I am not sure why you wouldn't want GPU acceleration that works properly.
Your examples of VM. Gnome works fine through in a VM (I used it yesterday), Remote Desktop and even Citrix. I used Gnome in a Linux VM over RDP and Citrix 2 years at work. It worked quite well in fact, even over WAN.
I don't care about what the situation 13 years ago (I dubious it was true then btw becase I was using a CentOS 7 VM).
EDIT: I just read the article. You are complaining about enabling a bloody checkbox.
> The best-selling single model range of computers since the Commodore 64 is the Raspberry Pi range, and the bulk of the tens of millions of them they've sold have 1GB RAM -- or less. There is no way to upgrade.
I guarantee you people aren't using these 1GB models as desktops. They are using this for things like a Pi Hole, Home Assistant, 3d printer, Kodi, Retro Gaming emulators or embedded applications.
People do run KDE, Gnome and Cinnamon on the 4GB/8GB/16GB models or buy a Pi400/500.
> I always hear this. I had to sit down with a colleague pumping this BS when I worked for SUSE and step by step, function by function, prove to him that Xfce could do every single function he could come up with in KDE and GNOME put together.
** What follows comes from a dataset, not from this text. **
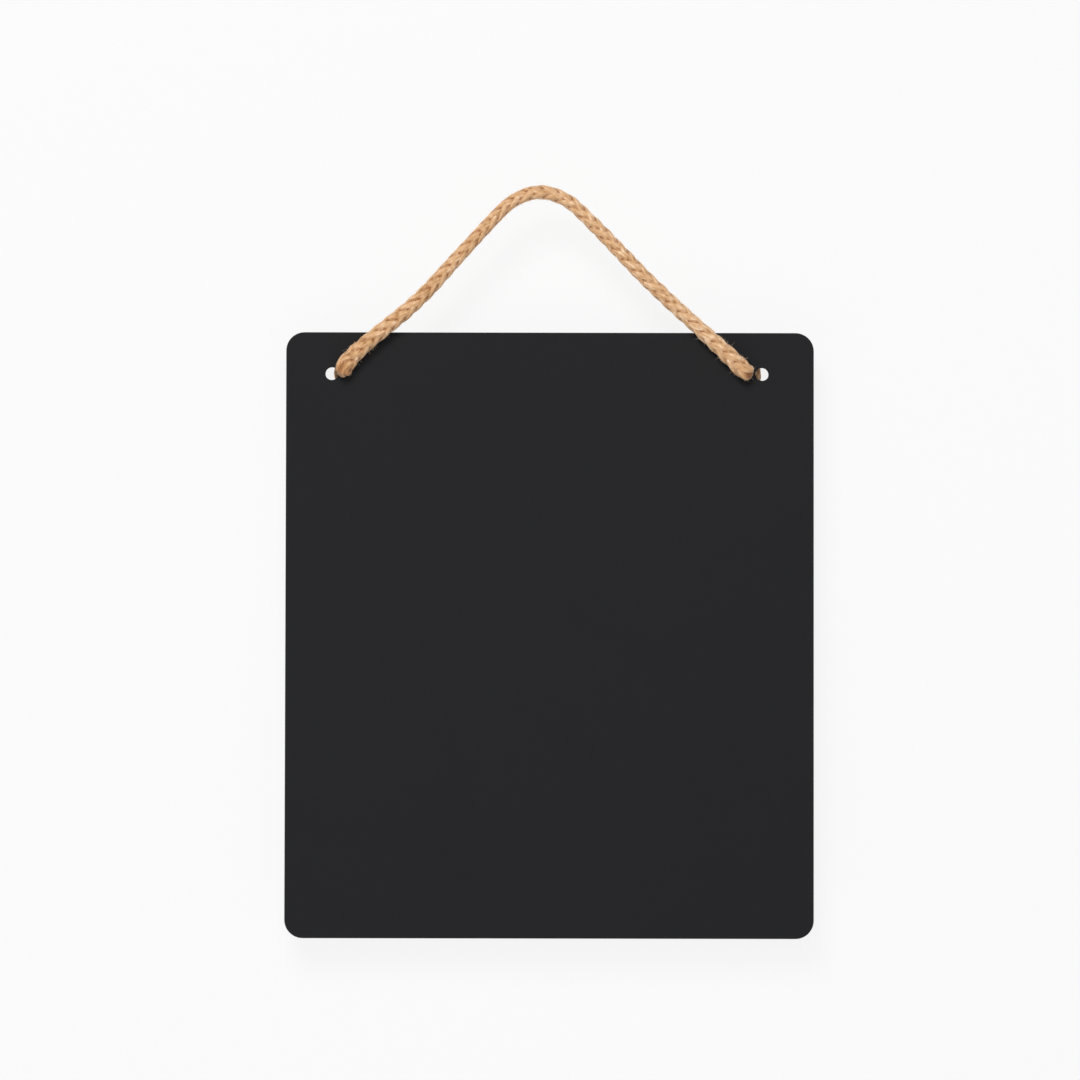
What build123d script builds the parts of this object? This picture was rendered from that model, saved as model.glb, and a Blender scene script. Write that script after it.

I was quite obviously talking about HiDPI support. You didn't read what I said.
This stuff works properly on Gnome and not on Xfce.
> Don't care. I am 58. I can't see the difference. So I do not own any HiDPI monitors. Features that only young people with excellent eyesight can even see is is ageist junk.
I do fucking care. I use a HiDPI monitor. Fonts are rendered better. My games look better than I run on my desktop. I like it.
I am 42. I can see the difference. While I am younger. I am not that young.
Why you are bringing ageism into what is essentially more pixels on a screen I have no idea. It is baffling that you are taking exception because I want the scaling to work properly on my monitors that I purchased. BTW my monitors are over a decade old now. HiDPI is not novel.
> It is not even similar.
It is exactly what you described. I literally read what you said and compared to what I could do on my Gnome Desktop. So I can only assume that you can't actually the describe the issue properly. That isn't my issue, that is yours.
> So you are happy with it. Good for you. Can you at least understand that others hate it and have strong valid reasons for hating it and that it cripples us?
No. You literally repeated all the usual drivel that isn't true (I know because I've actually use Gnome) and complaints that are boil down to "I don't like how it works" or "the developers said something I didn't like and now I hate them forever". It is tiresome and trite, I would expect such things from someone in their early 20s, yet you are almost 60.